The experiments use the training and test sets of CoNLL 2000 chunking shared task. We employ the same feature set among different CRF implementations; state (unigram) and transition (bigram) features are generated from the training and test sets by applying the feature template bundled in CRF++. For CRFsuite and MALLET, the state observations (attributes) that are compatible to the feature template are generated by a script program (refer to the tutorial for more information). The training data contains 8936 sentences (sequences), 338,574 attributes, and 22 labels. The test data contains 2012 sentences.

In this experiment, the following parameters were specified for the implementations:

- L2 regularization (C = 1.0, rho = 0.70710678118654746)
- Stopping criterion for L-BFGS: delta = 1e-5, period = 10
- Maximum number of iterations for averaged perceptron is 50

All of the experiments were run on Ubuntu 10.10 (AMD64) (with gcc 4.4.5), Six-Core Opteron 2435(2.6GHz) x 2 processors, 64GB main memory.

In general, it is difficult to compare different implementations in terms of training speed since the implementations may produce different numbers of features, use different algorithms for updating feature weights, and finish training processes in different criteria (e.g., convergence criterion of L-BFGS/SGD). In addition, we need to check whether CRF models obtained from different implementations show the similar accuracy on the test data.
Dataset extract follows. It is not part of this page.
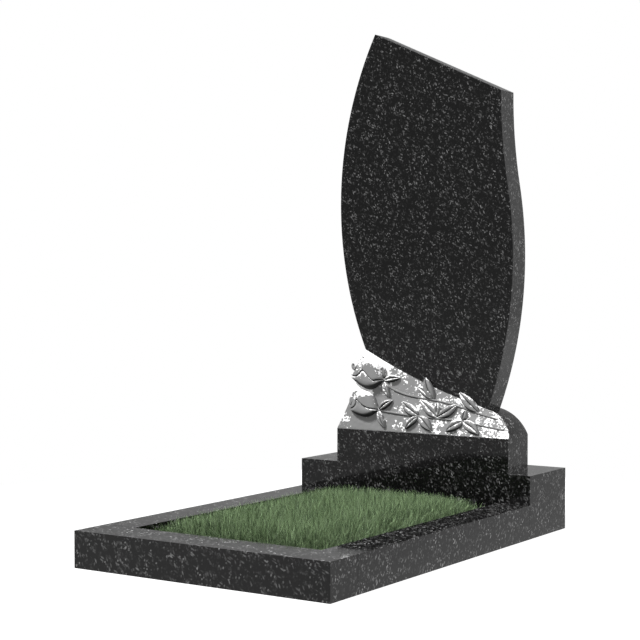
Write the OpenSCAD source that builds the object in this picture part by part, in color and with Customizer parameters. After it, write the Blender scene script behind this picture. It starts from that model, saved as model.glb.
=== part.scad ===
// Small grave memorial in polished black stone: a headstone with a carved foot on a
// plinth, and three kerbs around a grass bed. It stands on the ground by its own weight.
// Millimetres. +Z is up and the front faces -Y. The origin is at the middle of the
// footprint, on the ground.

/* [Plinth] */
// Width of the plinth, and of the whole memorial
plinth_w = 600; // [540:5:900]
// Depth of the plinth, front to back
plinth_d = 182; // [140:1:300]
// Height of the plinth
plinth_h = 138; // [100:1:200]

/* [Kerbs and bed] */
// Length of the kerbed bed in front of the plinth
bed_l = 790; // [500:5:1200]
// Height of the kerbs above the ground
kerb_h = 74; // [50:1:95]
// Width of the two side kerbs
side_kerb_w = 78; // [50:1:110]
// Width of the front kerb
front_kerb_w = 91; // [50:1:120]
// Small flat that breaks the polished edges of the plinth and kerbs
arris = 0.5; // [0.5:0.5:4]
// Rise of the turf above the kerbs at the middle of the bed
turf_rise = 16; // [0:1:40]
// Fall of the turf below the kerb tops at the bed's edges
turf_fall = 12; // [4:1:30]
// Clearance between the turf and the stones around it
turf_gap = 0.5; // [0.3:0.1:2]

/* [Headstone foot] */
// Width of the foot
foot_w = 446; // [400:1:480]
// Depth of the foot, front to back
foot_d = 97; // [80:1:130]
// Plinth top left bare on the left of the foot
bare_left = 100; // [0:1:110]
// Step of the foot behind the plinth's front face
foot_setback = 2; // [0:1:20]
// Height of the polished band along the foot
band_h = 77; // [50:1:110]
// Height of the foot's right side, where the rounded shoulder starts
shoulder_h = 80; // [60:1:110]
// Bulge of the shoulder's round
shoulder_bulge = 10.5; // [2:0.5:20]
// Hollow of the flare on the foot's left side
flare_hollow = 7.5; // [1:0.5:15]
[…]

Figure 1 shows seconds elapsed for one L-BFGS/SGD iteration, where each implementation processes all instances in the training data once and update feature weights. Although it depends on implementations what has done in one iteration (e.g., computing forward-backward scores, observation/model expectations of features, Viterbi probabilities, and updates of feature weights), these figures characterize speed optimizations of implementations. The training speed is also affected by the number of features (or strategy of feature generation) used in training. The numbers of features for sparse and dense models are 450,000-600,000 and ca. 7,500,000, respectively.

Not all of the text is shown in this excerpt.